| Exercise brief |
Return verbatim the inclusive range of lines running from the line that contains "the whole necklace." to the line that contains "obj.data.transform(world)". Omit every other line.

[BEGIN Entries provided]

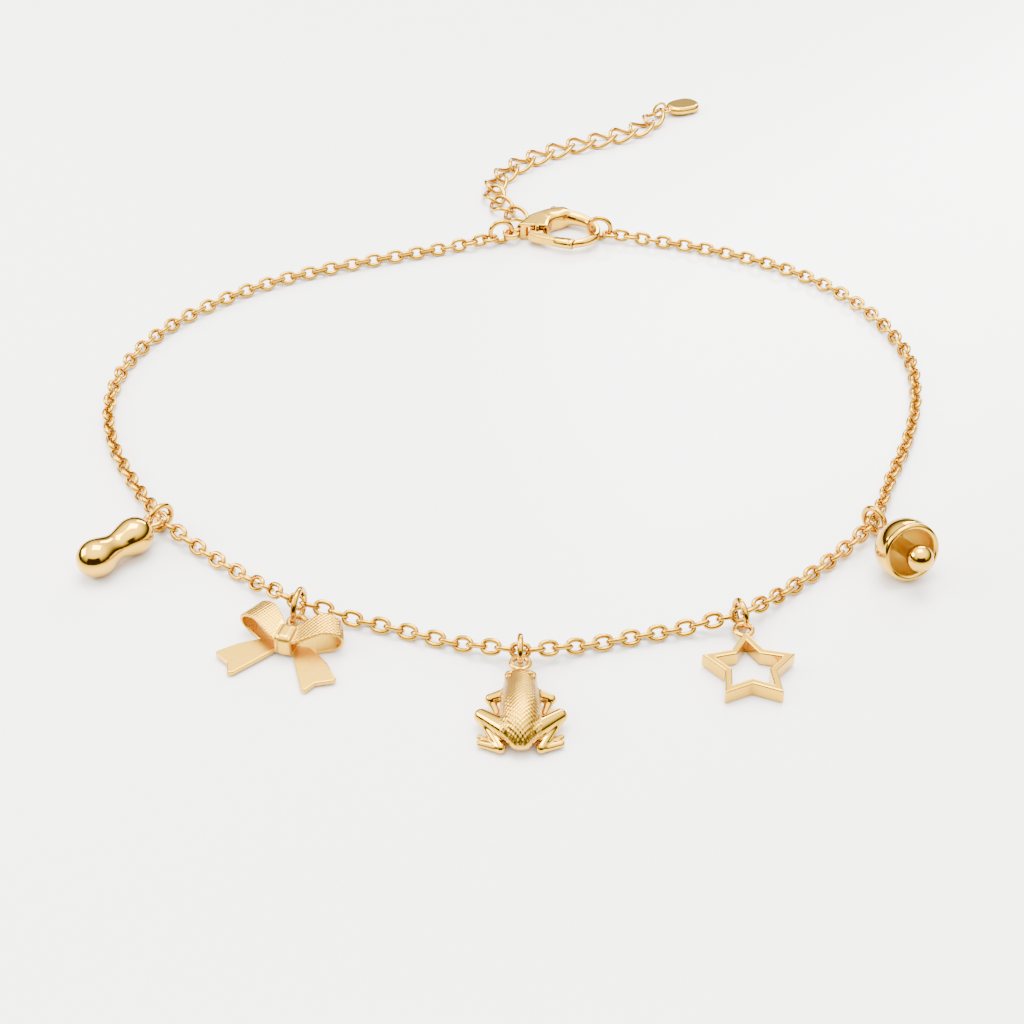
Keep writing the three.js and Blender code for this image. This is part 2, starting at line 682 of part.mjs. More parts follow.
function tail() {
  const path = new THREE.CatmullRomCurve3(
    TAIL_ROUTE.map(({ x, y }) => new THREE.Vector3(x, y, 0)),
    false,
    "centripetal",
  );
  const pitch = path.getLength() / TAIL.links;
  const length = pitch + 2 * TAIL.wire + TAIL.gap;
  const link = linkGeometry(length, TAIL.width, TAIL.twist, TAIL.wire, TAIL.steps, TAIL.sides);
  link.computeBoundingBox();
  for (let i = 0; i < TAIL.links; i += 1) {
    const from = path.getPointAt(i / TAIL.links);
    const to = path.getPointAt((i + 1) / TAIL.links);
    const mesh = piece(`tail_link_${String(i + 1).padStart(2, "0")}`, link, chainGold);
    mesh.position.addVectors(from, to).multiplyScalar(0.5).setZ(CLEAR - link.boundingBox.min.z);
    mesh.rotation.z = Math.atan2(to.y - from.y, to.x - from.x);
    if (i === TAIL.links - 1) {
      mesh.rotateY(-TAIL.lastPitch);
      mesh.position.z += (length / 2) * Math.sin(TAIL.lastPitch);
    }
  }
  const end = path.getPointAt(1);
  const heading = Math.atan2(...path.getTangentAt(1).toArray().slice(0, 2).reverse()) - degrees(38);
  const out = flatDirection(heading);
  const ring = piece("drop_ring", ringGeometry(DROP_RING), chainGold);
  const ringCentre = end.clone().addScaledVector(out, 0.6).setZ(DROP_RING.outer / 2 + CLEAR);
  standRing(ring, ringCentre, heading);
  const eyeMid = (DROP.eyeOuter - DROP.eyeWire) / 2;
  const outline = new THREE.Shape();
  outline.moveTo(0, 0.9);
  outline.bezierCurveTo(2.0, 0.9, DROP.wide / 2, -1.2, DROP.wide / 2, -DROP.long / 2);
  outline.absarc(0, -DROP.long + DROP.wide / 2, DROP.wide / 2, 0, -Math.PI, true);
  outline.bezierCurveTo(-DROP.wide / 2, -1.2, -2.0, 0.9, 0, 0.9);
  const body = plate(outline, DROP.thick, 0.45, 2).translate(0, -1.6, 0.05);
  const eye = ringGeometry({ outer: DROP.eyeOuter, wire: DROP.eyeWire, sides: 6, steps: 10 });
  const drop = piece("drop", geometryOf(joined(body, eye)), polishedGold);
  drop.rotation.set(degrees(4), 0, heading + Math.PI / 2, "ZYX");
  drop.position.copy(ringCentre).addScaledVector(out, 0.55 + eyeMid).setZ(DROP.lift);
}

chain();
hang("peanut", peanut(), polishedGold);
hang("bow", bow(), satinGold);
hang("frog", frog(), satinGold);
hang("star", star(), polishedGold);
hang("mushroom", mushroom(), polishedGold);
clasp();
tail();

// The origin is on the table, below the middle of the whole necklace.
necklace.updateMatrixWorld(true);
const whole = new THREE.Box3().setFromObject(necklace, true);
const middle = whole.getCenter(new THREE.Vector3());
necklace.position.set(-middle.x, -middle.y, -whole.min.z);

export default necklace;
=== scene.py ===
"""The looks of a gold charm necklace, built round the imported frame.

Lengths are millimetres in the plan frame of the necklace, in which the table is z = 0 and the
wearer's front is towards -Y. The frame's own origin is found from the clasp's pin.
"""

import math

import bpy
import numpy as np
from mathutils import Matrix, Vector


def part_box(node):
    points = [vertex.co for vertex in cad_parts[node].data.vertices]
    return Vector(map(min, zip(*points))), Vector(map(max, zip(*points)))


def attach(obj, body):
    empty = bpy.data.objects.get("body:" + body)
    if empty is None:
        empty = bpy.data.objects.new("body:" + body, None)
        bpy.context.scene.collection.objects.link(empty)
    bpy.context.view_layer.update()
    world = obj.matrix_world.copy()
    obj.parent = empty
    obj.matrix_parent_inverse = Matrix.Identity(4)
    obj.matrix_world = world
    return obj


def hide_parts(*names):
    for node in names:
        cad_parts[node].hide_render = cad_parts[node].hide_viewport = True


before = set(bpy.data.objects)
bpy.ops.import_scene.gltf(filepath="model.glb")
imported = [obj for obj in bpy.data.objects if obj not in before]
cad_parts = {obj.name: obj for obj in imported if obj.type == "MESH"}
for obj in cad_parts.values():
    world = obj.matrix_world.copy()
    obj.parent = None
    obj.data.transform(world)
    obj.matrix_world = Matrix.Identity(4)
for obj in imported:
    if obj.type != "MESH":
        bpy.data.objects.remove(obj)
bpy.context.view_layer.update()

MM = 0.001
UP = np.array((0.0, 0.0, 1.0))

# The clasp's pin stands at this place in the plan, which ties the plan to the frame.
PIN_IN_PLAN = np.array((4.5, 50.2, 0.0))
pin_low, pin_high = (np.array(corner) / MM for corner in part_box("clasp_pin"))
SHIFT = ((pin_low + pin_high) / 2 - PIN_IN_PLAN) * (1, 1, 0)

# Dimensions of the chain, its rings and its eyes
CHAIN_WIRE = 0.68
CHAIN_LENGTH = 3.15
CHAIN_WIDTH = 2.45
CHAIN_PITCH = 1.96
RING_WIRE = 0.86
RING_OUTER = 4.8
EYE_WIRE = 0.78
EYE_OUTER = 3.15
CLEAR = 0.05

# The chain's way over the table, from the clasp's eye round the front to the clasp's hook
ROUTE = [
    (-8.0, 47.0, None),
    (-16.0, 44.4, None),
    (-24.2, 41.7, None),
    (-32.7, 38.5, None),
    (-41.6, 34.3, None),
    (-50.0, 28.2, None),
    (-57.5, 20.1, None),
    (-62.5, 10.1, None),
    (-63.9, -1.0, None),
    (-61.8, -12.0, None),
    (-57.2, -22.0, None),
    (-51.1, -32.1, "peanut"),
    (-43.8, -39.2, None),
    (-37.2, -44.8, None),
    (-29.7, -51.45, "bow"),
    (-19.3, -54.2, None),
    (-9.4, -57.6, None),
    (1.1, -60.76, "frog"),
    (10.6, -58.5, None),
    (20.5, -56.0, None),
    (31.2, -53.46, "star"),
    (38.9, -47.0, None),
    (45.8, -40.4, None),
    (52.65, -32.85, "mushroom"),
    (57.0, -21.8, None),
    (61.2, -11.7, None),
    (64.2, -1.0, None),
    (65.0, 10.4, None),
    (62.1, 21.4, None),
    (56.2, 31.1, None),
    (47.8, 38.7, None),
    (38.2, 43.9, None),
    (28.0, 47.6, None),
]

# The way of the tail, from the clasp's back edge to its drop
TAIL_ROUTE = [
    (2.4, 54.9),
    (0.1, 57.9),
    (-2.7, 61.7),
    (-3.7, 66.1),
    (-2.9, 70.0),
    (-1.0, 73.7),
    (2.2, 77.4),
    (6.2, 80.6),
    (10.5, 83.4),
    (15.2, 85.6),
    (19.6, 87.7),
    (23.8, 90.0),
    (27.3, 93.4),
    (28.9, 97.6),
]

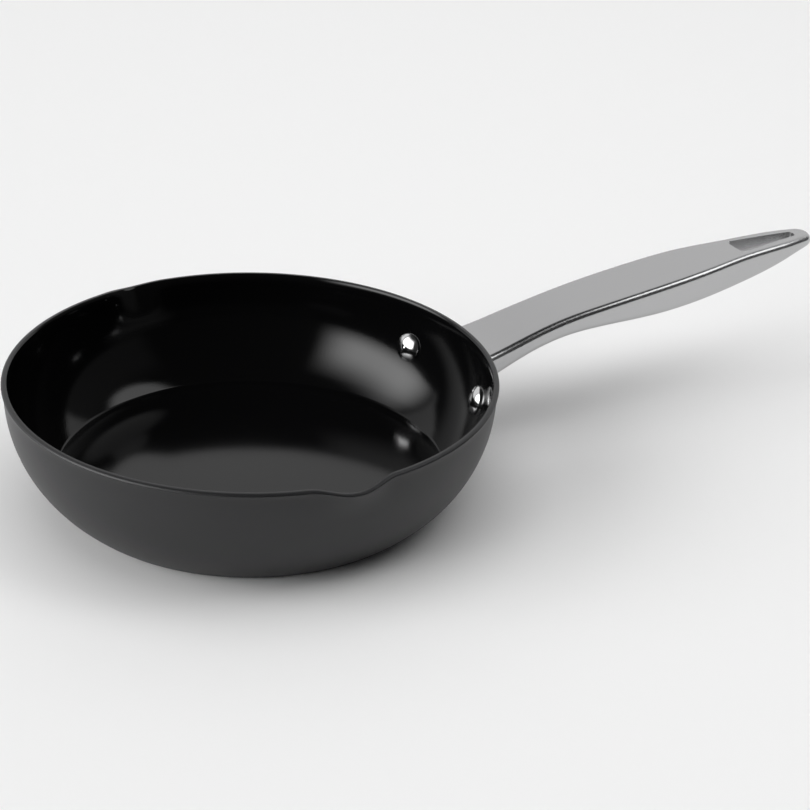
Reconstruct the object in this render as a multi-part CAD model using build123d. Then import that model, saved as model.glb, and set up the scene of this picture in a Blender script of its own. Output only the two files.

[END Entries provided]

| Completed exercise |
// The origin is on the table, below the middle of the whole necklace.
necklace.updateMatrixWorld(true);
const whole = new THREE.Box3().setFromObject(necklace, true);
const middle = whole.getCenter(new THREE.Vector3());
necklace.position.set(-middle.x, -middle.y, -whole.min.z);

export default necklace;
=== scene.py ===
"""The looks of a gold charm necklace, built round the imported frame.

Lengths are millimetres in the plan frame of the necklace, in which the table is z = 0 and the
wearer's front is towards -Y. The frame's own origin is found from the clasp's pin.
"""

import math

import bpy
import numpy as np
from mathutils import Matrix, Vector


def part_box(node):
    points = [vertex.co for vertex in cad_parts[node].data.vertices]
    return Vector(map(min, zip(*points))), Vector(map(max, zip(*points)))


def attach(obj, body):
    empty = bpy.data.objects.get("body:" + body)
    if empty is None:
        empty = bpy.data.objects.new("body:" + body, None)
        bpy.context.scene.collection.objects.link(empty)
    bpy.context.view_layer.update()
    world = obj.matrix_world.copy()
    obj.parent = empty
    obj.matrix_parent_inverse = Matrix.Identity(4)
    obj.matrix_world = world
    return obj


def hide_parts(*names):
    for node in names:
        cad_parts[node].hide_render = cad_parts[node].hide_viewport = True


before = set(bpy.data.objects)
bpy.ops.import_scene.gltf(filepath="model.glb")
imported = [obj for obj in bpy.data.objects if obj not in before]
cad_parts = {obj.name: obj for obj in imported if obj.type == "MESH"}
for obj in cad_parts.values():
    world = obj.matrix_world.copy()
    obj.parent = None
    obj.data.transform(world)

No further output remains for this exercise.